Bu nedenle Hazine’nin yeni dış borçlanmalara ağırlık vermesi bekleniyor. Körfez sermayesi gibi girişler belli ki daha sonra devreye girecek, bu arada dışarıdan borçlanmalar artırılırken, bankaların dışarıdan borçlanarak swapları artırmalarının da teşvik edileceği anlaşılıyor. Özet olarak seçimlere kadar rezervde erime olsa da kurların istikrarlı biçimde tutulmasına devam edilip, faiz oranlarında artışın bir süre daha devam edeceği fikrinin öne çıktığını görüyoruz.
Erdoğan ne yapacak?
İşte bu noktada iktisatçıların, Cumhurbaşkanı Erdoğan’dan “Şimdi yüksek faiz artışlarına devam edelim seçim öncesinde küçük faiz indirimlerine başlayalım” diyerek izin alınmış olabileceğini söylüyorlar. Bu mutabakatın olup olmadığını herhalde eylül ayı faiz toplantısında görme imkânımız olacak.
Bu senaryo gerçekse, Erdoğan’ın faizlerde fazla artış olmadan seçime gidilmesi senaryosundan vazgeçtiğini söyleyebiliriz.
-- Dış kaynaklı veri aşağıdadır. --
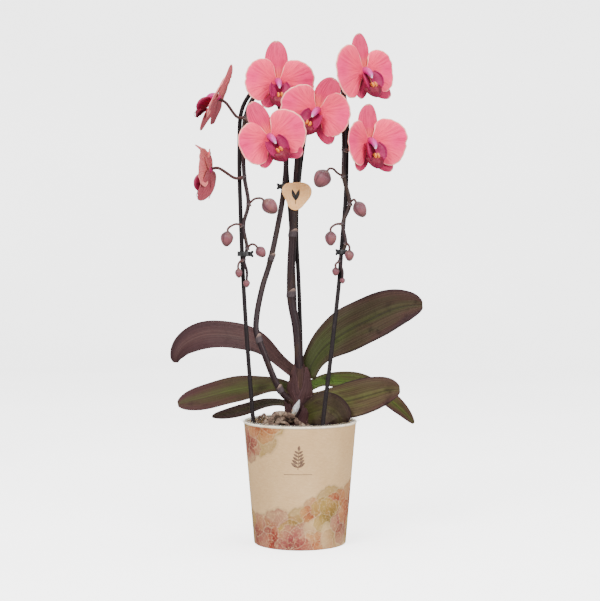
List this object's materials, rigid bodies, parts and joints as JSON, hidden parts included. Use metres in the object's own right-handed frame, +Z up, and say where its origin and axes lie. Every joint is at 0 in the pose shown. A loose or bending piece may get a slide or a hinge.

Seçimlere kadar adımları hızlandırıp, enflasyon mücadele yapıldığı görüntüsü ile seçimlere girilmesi fikri konusunda Erdoğan’ın ne kadar ikna olduğunu da daha sonra göreceğiz.
Buradaki kritik nokta girilen parasal sıkılaşmanın özellikle büyüme ve işsizlik verileri üzerinde yaratacağı olumsuzluklar. İktisatçılar 3. ve 4. çeyrekte, çeyrekler bazında ekonomide gerilemeler yaşanacağını tahmin ediyorlar. Dolayasıyla yılsonu geldiğinde büyüme rakamının yüzde 3 belki altına geldiğini göreceğiz. Bu aynı zamanda üretimde gerileme, dolayısıyla işsizlik oranlarında artış anlamına gelecek. İşte ekonomideki yavaşlama ve işsizlikteki gelişmeler Cumhurbaşkanı Erdoğan’ın, mutabakata varılsa bile, ayağını frenden erken çekme riskini beraberinde getiriyor. Memur maaş zamları için öngörülen oranlar sıkılaşmanın yeni yılda devam edeceğini gösteriyor ama belli de olmaz..
Özetle; Erdoğan seçime kadar sürdüreceği planı, ağır tabloyu gördükten sonra, değiştirmiş olabilir. Ama bunu söylemek için bir süre daha beklemek gerekecek.